Earlier today I posted a short item reporting a statement by the heads of two English Gender Identity Clinics, Professor Kevan Wylie and Dr Walter Bouman, confirming their views about how the International Classification of Disease (ICD) should be updated for gender identity diagnoses.
For background see another recent blog.
The position of these two senior clinicians was not surprising, given their involvement in the global consensus-building process led by the World Professional Association for Transgender Health (WPATH). However, this was the first time that two clinical heads had stated the position so succinctly in writing.
No sooner had this morning's blog gone out than I heard from a senior clinician at the Charing Cross Gender Identity Clinic, England's largest.
Dr Stuart Lorimer lamented that it was a shame the letter had only had two signatories. He felt sure his colleagues would want to have had the opportunity to express the same to ILGA, who were gathering the information. They'd simply not been approached.
I suggested that there was no reason they couldn't endorse the principles independently. I provided the contact details for ILGA's policy officer and the Charing Cross team went off to agree a suitable letter, to be signed by the chief clinician, Dr James Barrett.
And this is what James' message, addressed to ILGA, says:
Following the joint statement of Drs Bouman and Wylie, we would like to make our own position clear regarding gender related diagnoses in the forthcoming ICD-11. As the oldest and largest of the UK’s gender clinics, we find that dealing with the ongoing needs of our sizeable caseload (currently, around 4000 active attendees) keeps us occupied to the extent that we are often less directly involved than we would like to be in global matters such as the ICD-11 discussions in Geneva. This does not, however, mean that we are ignorant of or indifferent to those discussions.

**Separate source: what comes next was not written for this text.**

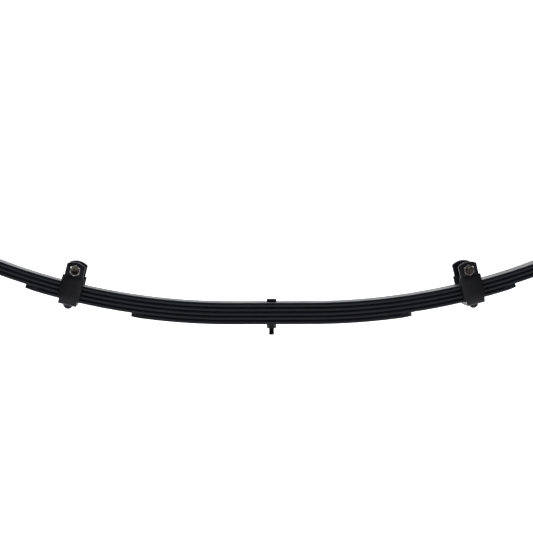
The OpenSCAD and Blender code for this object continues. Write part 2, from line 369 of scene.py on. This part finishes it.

As specialist clinicians dealing with the day-to-day realities of gender treatment, our own collective view is very similar to that of our professional colleagues. We support the renaming of the current F64.0 diagnosis, Transsexualism, to the less contentious Gender Dysphoria, Gender Incongruence or similar. Also, the diagnosis itself should, ideally, remain within the ICD-11 in a category aligned with gender identity, sexual or reproductive conditions rather than that section specifically designated mental health. This would help safeguard future provision of healthcare to gender variant people.
Again, a very clear endorsement of the direction being taken in the consensus process. And I don't doubt that the heads of the other English Gender Identity Services would agree too.